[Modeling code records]
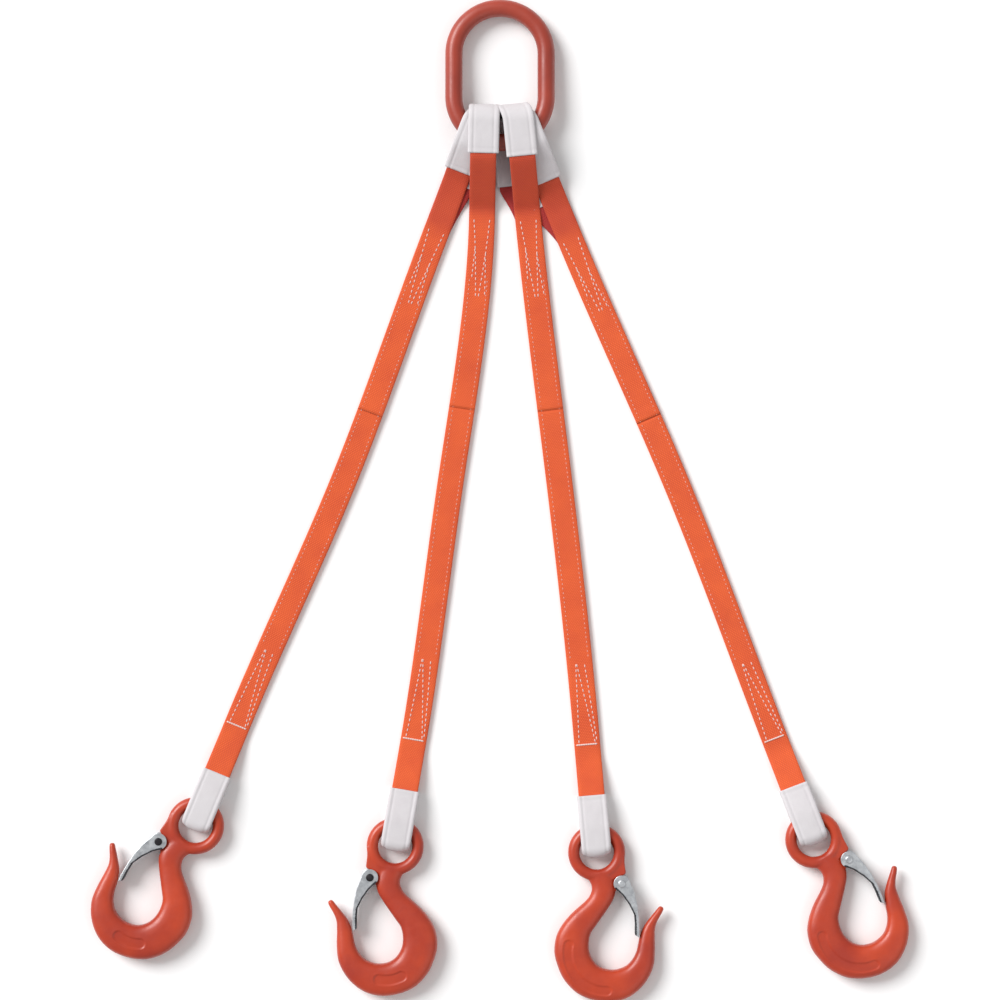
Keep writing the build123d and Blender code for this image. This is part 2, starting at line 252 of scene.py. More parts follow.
class Belt:
    """Centreline of a sewn belt in the table plane, from upper to lower fold."""

    def __init__(self, leg):
        a = joint_point(f"leg_{leg}_upper_fold")
        c = joint_point(f"leg_{leg}_lower_fold")
        b = Vector((*BELT_MIDDLE[leg], 0)) * MM
        self.points = [Vector((p.x, p.y, 0)) for p in (a, b, c)]
        first = (self.points[1] - self.points[0]).length
        second = (self.points[2] - self.points[1]).length
        start, end = upper_heading(leg), lower_heading(leg)
        pull = (self.points[1] - self.points[0]) * 3 / first**2
        pull += (self.points[2] - self.points[1]) * 3 / second**2
        middle = (pull - start / first - end / second) / (2 / first + 2 / second)
        self.slopes = [start, middle, end]
        self.spans = (first, second)
        self.length = first + second

    def at(self, s):
        """Point and direction at a distance in metres from the upper fold."""
        k = 0 if s < self.spans[0] else 1
        h = self.spans[k]
        t = (s - (self.spans[0] if k else 0)) / h
        p0, p1 = self.points[k : k + 2]
        m0, m1 = self.slopes[k] * h, self.slopes[k + 1] * h
        place = p0 * (2 * t**3 - 3 * t**2 + 1) + m0 * (t**3 - 2 * t**2 + t)
        place += p1 * (3 * t**2 - 2 * t**3) + m1 * (t**3 - t**2)
        slope = p0 * (6 * t**2 - 6 * t) + m0 * (3 * t**2 - 4 * t + 1)
        slope += p1 * (6 * t - 6 * t**2) + m1 * (3 * t**2 - 2 * t)
        return place, slope.normalized()


def run_points(run):
    """Even samples of an open polyline (mm), its corners eased."""
    samples = []
    for (x0, y0), (x1, y1) in zip(run, run[1:]):
        steps = max(1, ceil(hypot(x1 - x0, y1 - y0) / STEP))
        for i in range(steps):
            samples.append((x0 + (x1 - x0) * i / steps, y0 + (y1 - y0) * i / steps))
    samples.append(run[-1])
    heights = [y for _, y in samples]
    for _ in range(CORNER_EASE):
        eased = heights[:]
        for i in range(1, len(heights) - 1):
            eased[i] = (heights[i - 1] + 2 * heights[i] + heights[i + 1]) / 4
        heights = eased
    return [(x, y) for (x, _), y in zip(samples, heights)]


def eye_side(lower, upper, end):
    """Side view of an eye in mm: out along the lower run, round the end and back above it."""
    half = (upper[-1][1] - lower[-1][1]) / 2
    middle = (upper[-1][1] + lower[-1][1]) / 2
    turn = end - half - SLEEVED_T / 2
    out = run_points([(0, WEB_T / 2)] + lower + [(turn, lower[-1][1])])
    back = run_points([(0, 1.5 * WEB_T)] + upper + [(turn, upper[-1][1])])
    steps = ceil(pi * half / STEP)
    arc = []
    for i in range(1, steps):
        a = -pi / 2 + pi * i / steps
        arc.append((turn + half * cos(a), middle + half * sin(a)))
    return out, arc, back[::-1]


def upper_eye_side(leg):
    """Side view of an upper eye; places along its runs are distances from the fold."""
    inner = leg in INNER_EYES
    half = (INNER_HALF if inner else OUTER_HALF) + SLEEVED_T / 2
    low, high = BUNDLE_Z - half, BUNDLE_Z + half
    flat, top = WEB_T / 2, 1.5 * WEB_T
    if inner:
        lower = [(26, flat), (56, low)]
        upper = [(30, top), (50, 7.6), (UPPER_EYE[leg] - 34, high)]
    else:
        lower = [(18, flat), (24, low)]
        upper = [(8, top), (54, high)]
    return eye_side(lower, upper, UPPER_EYE[leg])


def lower_eye_side():
    half = LOWER_HALF + SLEEVED_T / 2
    lower = [(12, WEB_T / 2), (20, HOOK_Z - half)]
    upper = [(10, 1.5 * WEB_T), (76.5, HOOK_Z + half)]
    return eye_side(lower, upper, LOWER_EYE_END)


def in_space(side_points, origin, along):
    """Points of a side view placed on the table along a heading."""
    return [origin + along * (s * MM) + UP * (z * MM) for s, z in side_points]


# ---- materials ---------------------------------------------------------------------------
# scales of the noises, in cycles per metre: cloth, then enamel, then metal, thread and floor
WAVER, FIBRE, DYE, SOIL = 90.0, 2600.0, 35.0, 11.0
PEEL, FORGING, CLOUD, RUB, CHIP, POLISH = 420.0, 60.0, 22.0, 260.0, 520.0, 130.0
PATCH, PITTING = 160.0, 900.0
TWIST, FLOOR_CLOUD = 900.0, 3.0
STEEL = 0.85  # how metallic the plated and bare steel is


class Shader:
    """Short names for building one node material."""

    def __init__(self, name):
        self.material = bpy.data.materials.new(name)
        self.material.use_nodes = True
        self.tree = self.material.node_tree
        self.tree.nodes.clear()

    def node(self, kind, inputs=None, **settings):
        made = self.tree.nodes.new("ShaderNode" + kind)
        for key, value in settings.items():
            setattr(made, key, value)
        for key, value in (inputs or {}).items():
            if isinstance(value, bpy.types.NodeSocket):
                self.tree.links.new(value, made.inputs[key])
            else:
                made.inputs[key].default_value = value
        return made

    def math(self, operation, a, b=0.0):
        return self.node("Math", {0: a, 1: b}, operation=operation).outputs[0]

    def noise(self, place, scale, detail=3.0, rough=0.55):
        inputs = {"Vector": place, "Scale": scale, "Detail": detail, "Roughness": rough}
        return self.node("TexNoise", inputs).outputs["Fac"]

    def spread(self, value, low, high, to_low, to_high):
        """Maps low..high to to_low..to_high, clamped."""
        made = self.node("MapRange", {0: value, 1: low, 2: high, 3: to_low, 4: to_high})
        return made.outputs[0]

    def mix(self, factor, a, b):
        made = self.node("Mix", data_type="RGBA")
        for socket, value in ((made.inputs[0], factor), (made.inputs[6], a), (made.inputs[7], b)):
            if isinstance(value, bpy.types.NodeSocket):
                self.tree.links.new(value, socket)
            else:
                socket.default_value = value
        return made.outputs[2]

    def bump(self, height, strength, distance):
        made = self.node("Bump", {"Height": height, "Strength": strength, "Distance": distance})
        return made.outputs[0]

    def finish(self, **inputs):
        surface = self.node("BsdfPrincipled", {k.replace("_", " "): v for k, v in inputs.items()})
        output = self.node("OutputMaterial")
        self.tree.links.new(surface.outputs[0], output.inputs[0])
        return self.material


def colour(r, g, b):
    return (r, g, b, 1.0)


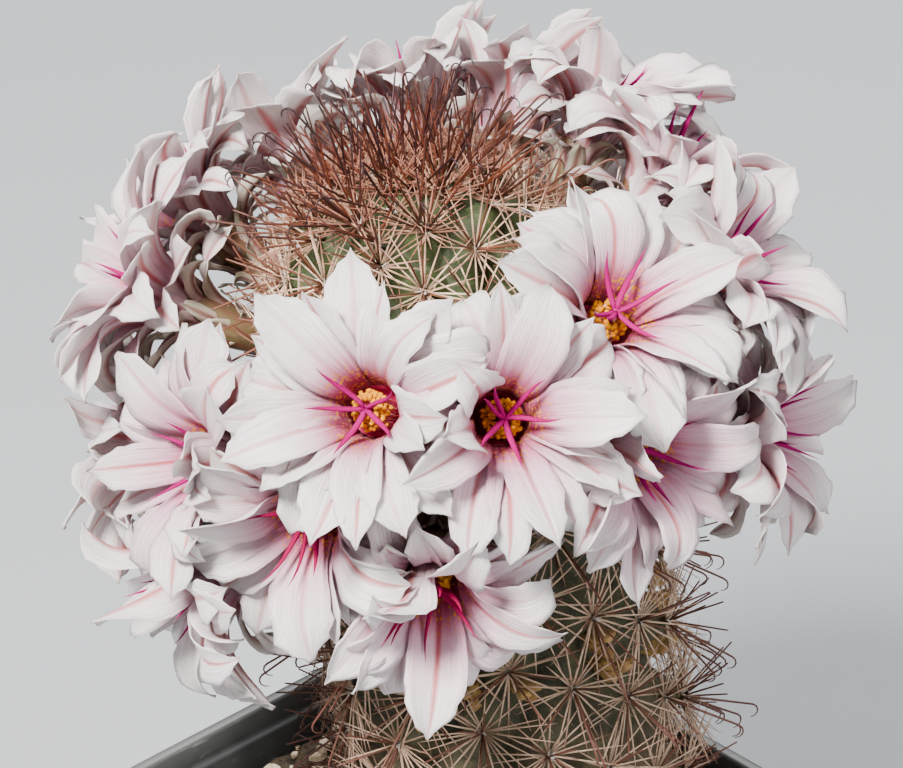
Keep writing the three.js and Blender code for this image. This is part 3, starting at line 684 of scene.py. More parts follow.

Your goal: All of the data needs to be printed once more, exactly.

Solution to the exercise:
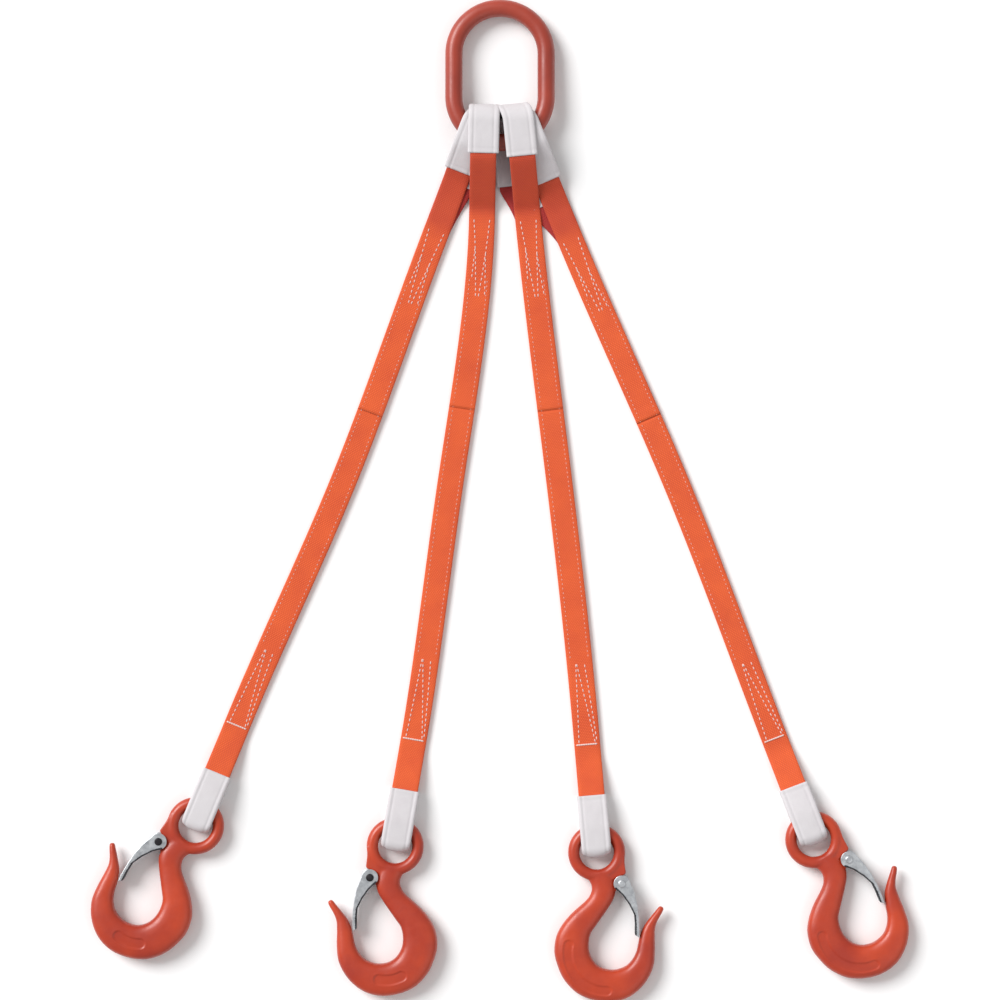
Keep writing the build123d and Blender code for this image. This is part 2, starting at line 252 of scene.py. More parts follow.
class Belt:
    """Centreline of a sewn belt in the table plane, from upper to lower fold."""

    def __init__(self, leg):
        a = joint_point(f"leg_{leg}_upper_fold")
        c = joint_point(f"leg_{leg}_lower_fold")
        b = Vector((*BELT_MIDDLE[leg], 0)) * MM
        self.points = [Vector((p.x, p.y, 0)) for p in (a, b, c)]
        first = (self.points[1] - self.points[0]).length
        second = (self.points[2] - self.points[1]).length
        start, end = upper_heading(leg), lower_heading(leg)
        pull = (self.points[1] - self.points[0]) * 3 / first**2
        pull += (self.points[2] - self.points[1]) * 3 / second**2
        middle = (pull - start / first - end / second) / (2 / first + 2 / second)
        self.slopes = [start, middle, end]
        self.spans = (first, second)
        self.length = first + second

    def at(self, s):
        """Point and direction at a distance in metres from the upper fold."""
        k = 0 if s < self.spans[0] else 1
        h = self.spans[k]
        t = (s - (self.spans[0] if k else 0)) / h
        p0, p1 = self.points[k : k + 2]
        m0, m1 = self.slopes[k] * h, self.slopes[k + 1] * h
        place = p0 * (2 * t**3 - 3 * t**2 + 1) + m0 * (t**3 - 2 * t**2 + t)
        place += p1 * (3 * t**2 - 2 * t**3) + m1 * (t**3 - t**2)
        slope = p0 * (6 * t**2 - 6 * t) + m0 * (3 * t**2 - 4 * t + 1)
        slope += p1 * (6 * t - 6 * t**2) + m1 * (3 * t**2 - 2 * t)
        return place, slope.normalized()


def run_points(run):
    """Even samples of an open polyline (mm), its corners eased."""
    samples = []
    for (x0, y0), (x1, y1) in zip(run, run[1:]):
        steps = max(1, ceil(hypot(x1 - x0, y1 - y0) / STEP))
        for i in range(steps):
            samples.append((x0 + (x1 - x0) * i / steps, y0 + (y1 - y0) * i / steps))
    samples.append(run[-1])
    heights = [y for _, y in samples]
    for _ in range(CORNER_EASE):
        eased = heights[:]
        for i in range(1, len(heights) - 1):
            eased[i] = (heights[i - 1] + 2 * heights[i] + heights[i + 1]) / 4
        heights = eased
    return [(x, y) for (x, _), y in zip(samples, heights)]


def eye_side(lower, upper, end):
    """Side view of an eye in mm: out along the lower run, round the end and back above it."""
    half = (upper[-1][1] - lower[-1][1]) / 2
    middle = (upper[-1][1] + lower[-1][1]) / 2
    turn = end - half - SLEEVED_T / 2
    out = run_points([(0, WEB_T / 2)] + lower + [(turn, lower[-1][1])])
    back = run_points([(0, 1.5 * WEB_T)] + upper + [(turn, upper[-1][1])])
    steps = ceil(pi * half / STEP)
    arc = []
    for i in range(1, steps):
        a = -pi / 2 + pi * i / steps
        arc.append((turn + half * cos(a), middle + half * sin(a)))
    return out, arc, back[::-1]


def upper_eye_side(leg):
    """Side view of an upper eye; places along its runs are distances from the fold."""
    inner = leg in INNER_EYES
    half = (INNER_HALF if inner else OUTER_HALF) + SLEEVED_T / 2
    low, high = BUNDLE_Z - half, BUNDLE_Z + half
    flat, top = WEB_T / 2, 1.5 * WEB_T
    if inner:
        lower = [(26, flat), (56, low)]
        upper = [(30, top), (50, 7.6), (UPPER_EYE[leg] - 34, high)]
    else:
        lower = [(18, flat), (24, low)]
        upper = [(8, top), (54, high)]
    return eye_side(lower, upper, UPPER_EYE[leg])


def lower_eye_side():
    half = LOWER_HALF + SLEEVED_T / 2
    lower = [(12, WEB_T / 2), (20, HOOK_Z - half)]
    upper = [(10, 1.5 * WEB_T), (76.5, HOOK_Z + half)]
    return eye_side(lower, upper, LOWER_EYE_END)


def in_space(side_points, origin, along):
    """Points of a side view placed on the table along a heading."""
    return [origin + along * (s * MM) + UP * (z * MM) for s, z in side_points]


# ---- materials ---------------------------------------------------------------------------
# scales of the noises, in cycles per metre: cloth, then enamel, then metal, thread and floor
WAVER, FIBRE, DYE, SOIL = 90.0, 2600.0, 35.0, 11.0
PEEL, FORGING, CLOUD, RUB, CHIP, POLISH = 420.0, 60.0, 22.0, 260.0, 520.0, 130.0
PATCH, PITTING = 160.0, 900.0
TWIST, FLOOR_CLOUD = 900.0, 3.0
STEEL = 0.85  # how metallic the plated and bare steel is


class Shader:
    """Short names for building one node material."""

    def __init__(self, name):
        self.material = bpy.data.materials.new(name)
        self.material.use_nodes = True
        self.tree = self.material.node_tree
        self.tree.nodes.clear()

    def node(self, kind, inputs=None, **settings):
        made = self.tree.nodes.new("ShaderNode" + kind)
        for key, value in settings.items():
            setattr(made, key, value)
        for key, value in (inputs or {}).items():
            if isinstance(value, bpy.types.NodeSocket):
                self.tree.links.new(value, made.inputs[key])
            else:
                made.inputs[key].default_value = value
        return made

    def math(self, operation, a, b=0.0):
        return self.node("Math", {0: a, 1: b}, operation=operation).outputs[0]

    def noise(self, place, scale, detail=3.0, rough=0.55):
        inputs = {"Vector": place, "Scale": scale, "Detail": detail, "Roughness": rough}
        return self.node("TexNoise", inputs).outputs["Fac"]

    def spread(self, value, low, high, to_low, to_high):
        """Maps low..high to to_low..to_high, clamped."""
        made = self.node("MapRange", {0: value, 1: low, 2: high, 3: to_low, 4: to_high})
        return made.outputs[0]

    def mix(self, factor, a, b):
        made = self.node("Mix", data_type="RGBA")
        for socket, value in ((made.inputs[0], factor), (made.inputs[6], a), (made.inputs[7], b)):
            if isinstance(value, bpy.types.NodeSocket):
                self.tree.links.new(value, socket)
            else:
                socket.default_value = value
        return made.outputs[2]

    def bump(self, height, strength, distance):
        made = self.node("Bump", {"Height": height, "Strength": strength, "Distance": distance})
        return made.outputs[0]

    def finish(self, **inputs):
        surface = self.node("BsdfPrincipled", {k.replace("_", " "): v for k, v in inputs.items()})
        output = self.node("OutputMaterial")
        self.tree.links.new(surface.outputs[0], output.inputs[0])
        return self.material


def colour(r, g, b):
    return (r, g, b, 1.0)


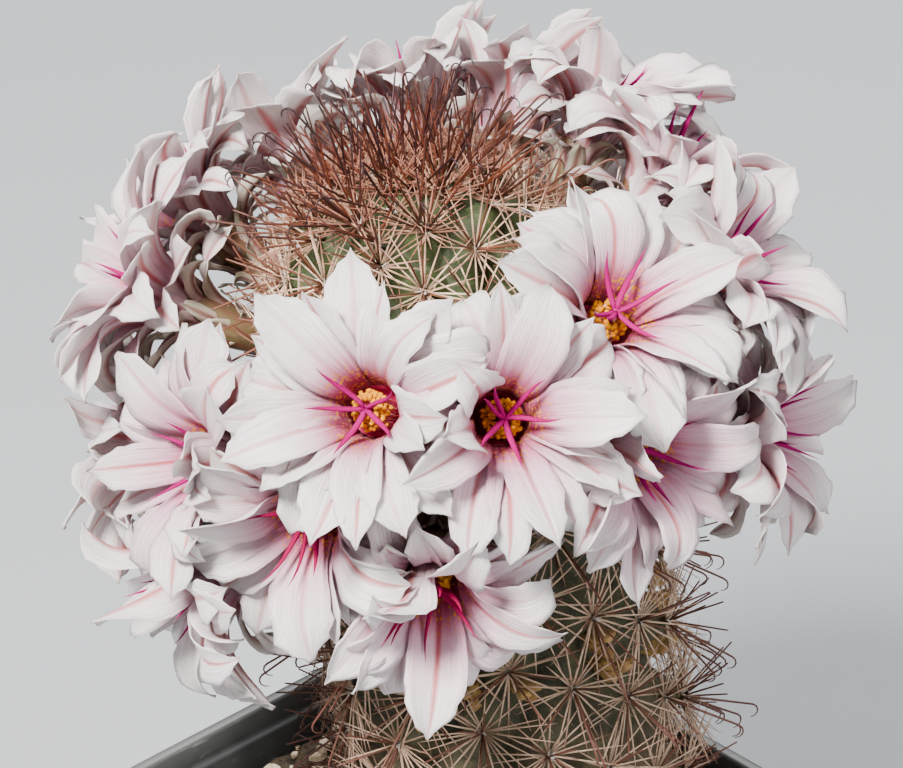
Keep writing the three.js and Blender code for this image. This is part 3, starting at line 684 of scene.py. More parts follow.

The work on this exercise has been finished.